Emails also contain hidden metadata that includes server names, IP addresses, HTML format, and software details.
Spreadsheets and electronically created documents
Spreadsheets and documents are already filled with a considerable amount of data, so it’s no surprise that they also include metadata such as title, author, creation date, number of pages, and user comments. Additionally, spreadsheet metadata includes tab names, tables, and columns.
Books and audiobooks
Non-digital items can have metadata, too! Every book has standard metadata that will inform you of its title, author’s name, a table of contents, publisher information, copyright description, index, and a brief description of the book’s contents. Audiobook metadata also includes this data, as well as metadata specific to the audiobook, such as narrator and recording length.
Metadata and metadata repositories
As you’re learning, metadata is data about data. It clearly describes how and when data was collected and how it’s organised. Metadata puts data into context and makes the data more understandable. This helps data analysts use data to solve problems and make informed business decisions.
In this reading, you’ll learn more about the benefits of metadata, metadata repositories, and metadata of external databases.
The benefits of metadata
Reliability
Data analysts use reliable and high-quality data to identify the root causes of any problems that might occur during analysis and to improve their results. If the data being used to solve a problem or to make a data-driven decision is unreliable, there’s a good chance the results will be unreliable as well.

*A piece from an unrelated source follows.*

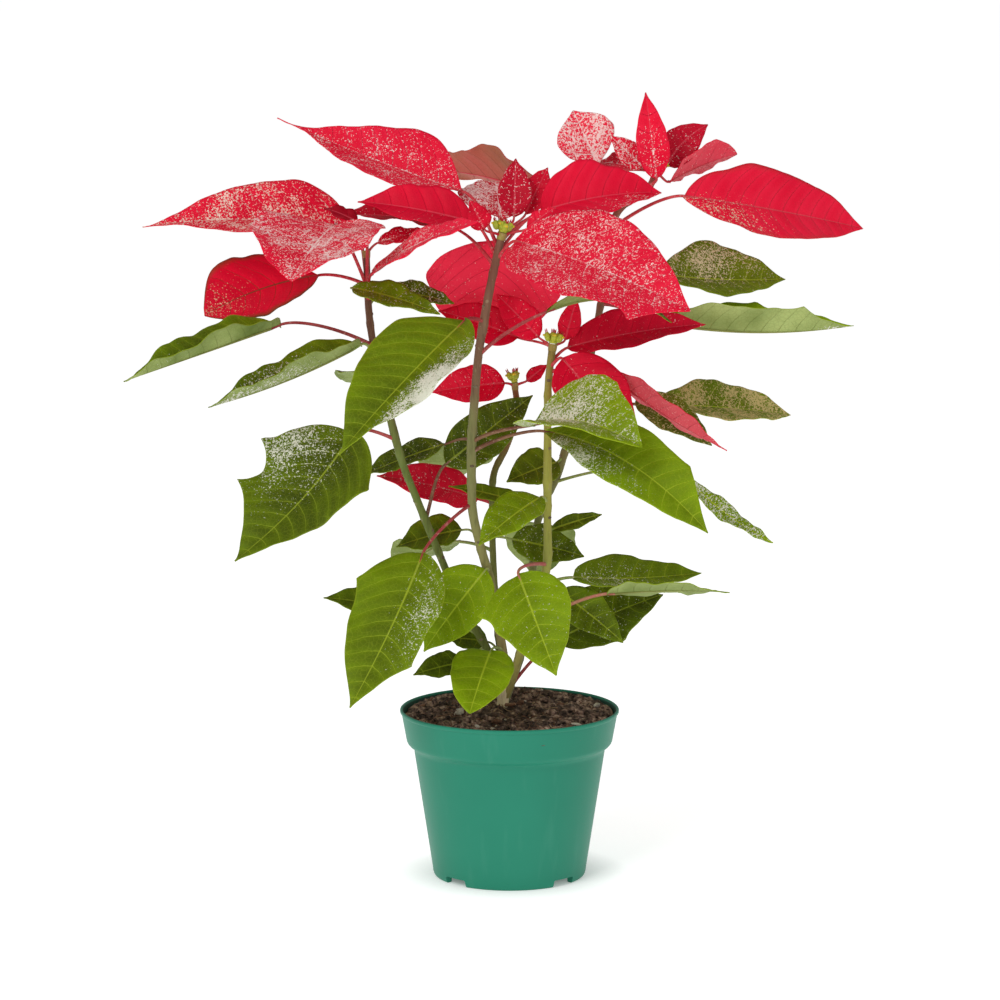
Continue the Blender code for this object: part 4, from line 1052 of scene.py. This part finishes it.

Metadata helps data analysts confirm their data is reliable by making sure it is:
- Accurate
- Precise
- Relevant
- Timely
It does this by helping analysts ensure that they’re working with the right data and that the data is described correctly. For example, a data analyst completing a project with data from 2022 can use metadata to easily determine if they should use data from a particular file.
Consistency
Data analysts thrive on consistency and aim for uniformity in their data and databases, and metadata helps make this possible. For example, to use survey data from two different sources, data analysts use metadata to make sure the same collection methods were applied in the survey so that both datasets can be compared reliably.
When a database is consistent, it’s easier to discover relationships between the data inside the database and data that exists elsewhere. When data is uniform, it is:
- Organised: Data analysts can easily find tables and files, monitor the creation and alteration of assets, and store metadata.

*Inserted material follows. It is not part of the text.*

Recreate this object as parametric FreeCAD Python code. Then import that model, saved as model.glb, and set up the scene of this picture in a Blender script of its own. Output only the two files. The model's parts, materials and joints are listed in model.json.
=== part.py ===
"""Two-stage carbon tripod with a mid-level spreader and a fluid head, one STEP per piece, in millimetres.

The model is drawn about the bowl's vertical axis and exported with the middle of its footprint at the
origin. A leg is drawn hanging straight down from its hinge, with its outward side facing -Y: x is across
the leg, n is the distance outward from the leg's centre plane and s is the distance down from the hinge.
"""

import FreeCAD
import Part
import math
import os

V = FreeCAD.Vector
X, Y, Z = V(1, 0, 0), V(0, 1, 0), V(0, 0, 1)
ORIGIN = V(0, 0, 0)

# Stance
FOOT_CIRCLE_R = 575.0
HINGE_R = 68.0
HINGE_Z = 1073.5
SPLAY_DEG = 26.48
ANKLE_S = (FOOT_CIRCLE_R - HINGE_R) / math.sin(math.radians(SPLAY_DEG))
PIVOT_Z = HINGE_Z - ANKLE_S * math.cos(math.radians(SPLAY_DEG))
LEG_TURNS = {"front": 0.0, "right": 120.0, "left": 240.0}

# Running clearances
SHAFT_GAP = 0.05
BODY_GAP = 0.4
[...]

- Classified: Data analysts can categorize data when it follows a consistent format, which is beneficial in cleaning and processing data.
- Stored: Consistent and uniform data can be efficiently stored in various data repositories. This streamlines storage management tasks such as managing a database.

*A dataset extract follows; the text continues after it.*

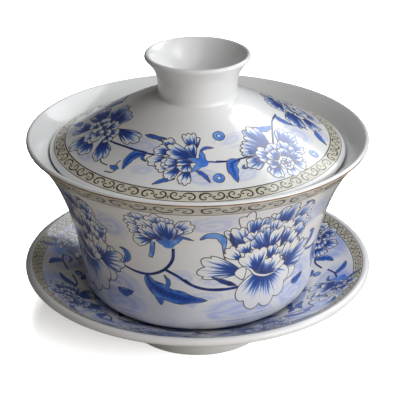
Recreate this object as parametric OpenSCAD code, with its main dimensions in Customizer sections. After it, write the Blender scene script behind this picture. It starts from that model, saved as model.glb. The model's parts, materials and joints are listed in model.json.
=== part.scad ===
// A gaiwan: a flared tea bowl with a domed lid, standing in the well of its own saucer.
// Millimetres, +Z up. The origin is the centre of the saucer's foot ring, level with the table.
// Every piece is turned about the Z axis, so each one is a single outline of [radius, height] points.

/* [Saucer] */
// Diameter across the rim
saucer_d = 109.4; // [106:0.2:114]
// Height of the rim's top above the table
saucer_h = 24.8; // [24.8:0.1:27]
// Thickness of the rounded rim
saucer_rim = 2.5; // [2:0.1:2.8]
// Outer diameter of the foot ring
saucer_foot_d = 44.8; // [43:0.2:47]
// Depth of the recess inside the foot ring
saucer_recess = 3.4; // [2.4:0.1:3.8]
// Height of the floor of the well that holds the bowl's foot
well_z = 7.6; // [7:0.1:8]
// Diameter of the well's floor
well_d = 44.4; // [43.4:0.2:45]

/* [Bowl] */
// Diameter across the flared rim
bowl_d = 105; // [100:0.5:110]
// Height from the foot to the rim's top
bowl_h = 59.2; // [56:0.1:64]
// Diameter of the upright wall, just above the belly
belly_d = 73; // [72:0.2:74]
// Thickness of the rounded rim
bowl_rim = 1.7; // [1.4:0.1:2]
// Thickness of the wall at the belly
bowl_wall = 2.4; // [2:0.1:3]
// Outer diameter of the foot ring
bowl_foot_d = 40; // [38:0.2:41]
// Depth of the recess inside the foot ring
bowl_recess = 3.2; // [2:0.1:3.6]

/* [Lid] */
// Diameter across the edge
lid_d = 91; // [88:0.2:92]
// Thickness of the rounded edge
lid_edge = 2.4; // [2:0.1:2.8]
// Height of the dome's flat top above the edge's centre
dome_h = 17.2; // [15:0.1:20]
// Thickness of the dome
dome_wall = 2.6; // [2.2:0.1:3]

/* [Knob] */
// Diameter across the flared rim
knob_d = 32.2; // [28:0.2:36]
// Diameter at the neck
knob_neck_d = 24; // [22:0.2:26]
// Height from the dome to the rim's top
knob_h = 13; // [10:0.1:16]
// Thickness of the rounded rim
knob_rim = 1.6; // [1.2:0.1:2]

/* [Fit] */
// Gap under the bowl's foot
foot_gap = 0.1; // [0.05:0.05:0.5]
// Gap between the lid's edge and the bowl's wall
lid_gap = 0.3; // [0.2:0.05:0.6]

/* [Hidden] */
$fn = 180;

porcelain = [0.95, 0.95, 0.96];
foot_round = 1;
foot_w = 3.2;

// Points of a cubic Bezier from a towards b. Its handles stand off a and b by pull[0] and pull[1].
// The last point is left to the next stretch.
function curve(a, b, pull, steps = 20) =
    [for (i = [0:steps - 1])
        let (t = i / steps, u = 1 - t)
        u * u * (u + 3 * t) * a + t * t * (t + 3 * u) * b + 3 * u * t * (u * pull[0] + t * pull[1])];

// The point of an arc at an angle
function polar(centre, radius, angle) = centre + radius * [cos(angle), sin(angle)];

// Points of an arc. The last point is left to the next stretch.
function arc(centre, radius, from, to, steps = 12) =
    [for (i = [0:steps - 1]) polar(centre, radius, from + (to - from) * i / steps)];

// The underside of a foot ring, from its recess to its outer wall, standing at height z
function foot_ring(outer_r, z, recess) =
    concat(
        [[0, z + recess], [outer_r - foot_w, z + recess]],
        arc([outer_r - foot_w + foot_round, z + foot_round], foot_round, 180, 270, 6),
        [[outer_r - foot_w + foot_round, z]],
        arc([outer_r - foot_round, z + foot_round], foot_round, 270, 360, 6),
        [[outer_r, z + foot_round]]);

// A solid turned about the Z axis
module turned(outline) {
    color(porcelain)
        rotate_extrude()
            polygon(outline);
}

// Saucer: a wide dish, steeper towards the rim, with a stepped well in the middle
saucer_r = saucer_d / 2;
saucer_foot_r = saucer_foot_d / 2;
saucer_foot_h = 4.6;
saucer_foot_lean = 0.4;
saucer_under_a = -63;
saucer_upper_a = 121;
saucer_under_pull = [[9, 4.4], [-10, -6]];
dish_pull = [[-6.3, -4.2], [8.5, 3.7]];
well_r = well_d / 2;
well_round = 1.2;
well_step = [2.2, 3.8];
well_pull = [[-1.4, -0.7], [0, 0.8]];

module saucer() {
    nose = [saucer_r - saucer_rim / 2, saucer_h - saucer_rim / 2];
    under_start = [saucer_foot_r + saucer_foot_lean, saucer_foot_h];
    under_end = polar(nose, saucer_rim / 2, saucer_under_a);
    dish_edge = polar(nose, saucer_rim / 2, saucer_upper_a);
    well_mouth = [well_r, well_z] + well_step;
    turned(concat(
        foot_ring(saucer_foot_r, 0, saucer_recess),
        curve(under_start, under_end, saucer_under_pull),
        arc(nose, saucer_rim / 2, saucer_under_a, saucer_upper_a),
        curve(dish_edge, well_mouth, dish_pull),
        curve(well_mouth, [well_r, well_z + well_round], well_pull, 8),
        arc([well_r - well_round, well_z + well_round], well_round, 0, -90, 6),
        [[well_r - well_round, well_z], [0, well_z]]));
}

// Bowl: a round belly under an upright wall that flares out to the rim
bowl_z = well_z + foot_gap;
bowl_foot_r = bowl_foot_d / 2;
bowl_foot_h = 5.1;
belly_r = belly_d / 2;
belly = [belly_r, bowl_z + 13.9];
belly_inside = [belly_r - bowl_wall, bowl_z + 16.3];
bowl_floor_z = bowl_z + 6.6;
flare_a = 45;
belly_pull = [[10.5, 1.1], [-0.8, -6]];
flare_pull = [[1.1, 16.4], [-9, -8.5]];
inside_pull = [[-10, -6.4], [1.4, 16]];
floor_pull = [[-0.6, -6], [18, 0]];
bowl_nose = [bowl_d / 2 - bowl_rim / 2, bowl_z + bowl_h - bowl_rim / 2];
rim_outside = polar(bowl_nose, bowl_rim / 2, flare_a - 90);
rim_inside = polar(bowl_nose, bowl_rim / 2, flare_a + 90);
wall_inside = curve(rim_inside, belly_inside, inside_pull, 28);

module bowl() {
    foot_top = [bowl_foot_r, bowl_z + bowl_foot_h];
    turned(concat(
        foot_ring(bowl_foot_r, bowl_z, bowl_recess),
        curve(foot_top, belly, belly_pull),
        curve(belly, rim_outside, flare_pull, 28),
        arc(bowl_nose, bowl_rim / 2, flare_a - 90, flare_a + 90),
        wall_inside,
        curve(belly_inside, [0, bowl_floor_z], floor_pull),
        [[0, bowl_floor_z]]));
}

// Lid: a dome with a flatter border and a rounded edge, which rests on the bowl's wall inside the rim
edge_r = lid_edge / 2;
nose_r = lid_d / 2 - edge_r;
wall_lean = 54;
seat_z = lookup(nose_r + edge_r * sin(wall_lean), wall_inside);
lid_z = seat_z + edge_r * cos(wall_lean) + lid_gap / cos(wall_lean);
lid_top_z = lid_z + dome_h;
pad_r = knob_neck_d / 2 + 0.5;
border_a = 65;
border_run = [-3.2, 1.5];
dome_under_pull = [[16, 0], [-9.5, 6.2]];
dome_pull = [[-12, 6.4], [5, -0.8]];

module lid_dome() {
    nose = [nose_r, lid_z];
    border = polar(nose, edge_r, border_a);
    under = polar(nose, edge_r, border_a - 180);
    turned(concat(
        curve([0, lid_top_z - dome_wall], under, dome_under_pull, 32),
        arc(nose, edge_r, border_a - 180, border_a),
        [border],
        curve(border + border_run, [pad_r, lid_top_z], dome_pull, 32),
        [[pad_r, lid_top_z], [0, lid_top_z]]));
}

// Knob: a flared cup, luted to the flat top of the dome
neck_r = knob_neck_d / 2;
neck_z = lid_top_z + 1.5;
cup_floor_z = lid_top_z + 1.8;
knob_under_a = -40;
luting_pull = [[-0.2, 0.2], [0, -0.6]];
knob_pull = [[0.1, 6], [-2.3, -2.6]];
cup_pull = [[-3.2, -3], [neck_r - 1.6, 0]];

module lid_knob() {
    rim_r = knob_rim / 2;
    nose = [knob_d / 2 - rim_r, lid_top_z + knob_h - rim_r];
    turned(concat(
        [[0, lid_top_z]],
        curve([pad_r, lid_top_z], [neck_r, neck_z], luting_pull, 6),
        curve([neck_r, neck_z], polar(nose, rim_r, knob_under_a), knob_pull),
        arc(nose, rim_r, knob_under_a, knob_under_a + 180),
        curve(polar(nose, rim_r, knob_under_a + 180), [0, cup_floor_z], cup_pull, 24),
        [[0, cup_floor_z]]));
}

saucer();
bowl();
lid_dome();
lid_knob();
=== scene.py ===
"""A blue and white porcelain gaiwan: bowl, lid and saucer turned from the outlines of the CAD nodes, with the
painted decoration laid on the glaze as thin films of colour. Lengths are in mm until a mesh is made."""

import json
import math

import bpy
import numpy as np
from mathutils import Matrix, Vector
from mathutils.geometry import delaunay_2d_cdt


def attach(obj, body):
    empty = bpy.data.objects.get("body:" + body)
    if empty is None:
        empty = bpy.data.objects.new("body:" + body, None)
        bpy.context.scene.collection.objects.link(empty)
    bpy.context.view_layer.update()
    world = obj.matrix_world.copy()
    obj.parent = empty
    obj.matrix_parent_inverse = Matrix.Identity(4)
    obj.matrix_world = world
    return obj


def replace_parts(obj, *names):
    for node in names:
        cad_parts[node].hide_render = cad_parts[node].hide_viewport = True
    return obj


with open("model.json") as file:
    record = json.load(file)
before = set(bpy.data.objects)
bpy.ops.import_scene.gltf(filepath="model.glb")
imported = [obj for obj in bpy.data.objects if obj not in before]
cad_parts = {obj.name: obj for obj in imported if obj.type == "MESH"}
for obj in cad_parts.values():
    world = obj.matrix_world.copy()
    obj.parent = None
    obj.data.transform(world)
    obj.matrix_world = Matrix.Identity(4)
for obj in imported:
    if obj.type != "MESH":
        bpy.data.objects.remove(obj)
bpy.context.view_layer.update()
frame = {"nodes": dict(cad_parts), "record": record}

MM = 0.001
BODY_OF = {node: body for body, nodes in frame["record"]["behaviour"]["bodies"].items() for node in nodes}


# ---- outlines read from the CAD nodes


def seam_outline(node):
    """The outline of a turned node as [radius, height] points, from its lower end to its upper one."""
    near = 1e-7
    mesh = frame["nodes"][node].data
    spots = [
        (round(v.co.x / MM, 4), round(v.co.z / MM, 4)) if abs(v.co.y) < near and v.co.x > -near else None
        for v in mesh.vertices
    ]
    links = {}
    for edge in mesh.edges:
        a, b = (spots[i] for i in edge.vertices)
        if a and b and a != b:
            links.setdefault(a, set()).add(b)
            links.setdefault(b, set()).add(a)
    ends = [spot for spot in links if len(links[spot]) == 1]
    path = [min(ends, key=lambda spot: spot[1])]
    while links[path[-1]] - set(path):
        path += links[path[-1]] - set(path)
    return np.array(path)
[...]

- Accessed: Users, applications, and systems can efficiently locate and use data.
Together, these benefits empower data analysts to effectively analyse and interpret their data.
Metadata repositories
Metadata repositories help data analysts ensure their data is reliable and consistent.
Metadata repositories are specialized databases specifically created to store and manage metadata. They can be kept in a physical location or a virtual environment—like data that exists in the cloud.
Metadata repositories describe where the metadata came from and store that data in an accessible form with a common structure. This provides data analysts with quick and easy access to the data. If data analysts didn’t use a metadata repository, they would have to select each file to look up its information and compare the data manually, which would waste a lot of time and effort.
Data analysts also use metadata repositories to bring together multiple sources for data analysis. Metadata repositories do this by describing the state and location of the data, the structure of the tables inside the data, and who accessed the user logs.
Metadata of external databases
Data analysts use both second-party and third-party data to gain valuable insights and make strategic, data-driven decisions. Second-party data is data that’s collected by a group directly from the group’s audience and then sold. Third-party data is provided by outside sources that didn’t collect it directly. The providers of this data are not its original collectors and do not have a direct relationship with any individuals to whom the data belongs. The outside providers get the data from websites or other programs that pull it from the various platforms where it was originally generated.
Data analysts should understand the metadata of external databases to confirm that it is consistent and reliable. In some cases, they should also contact the owner of the third-party data to confirm that it is accessible and available for purchase. Confirming that the data is reliable and that the proper permissions to use it have been obtained are best practices when using data that comes from another organization.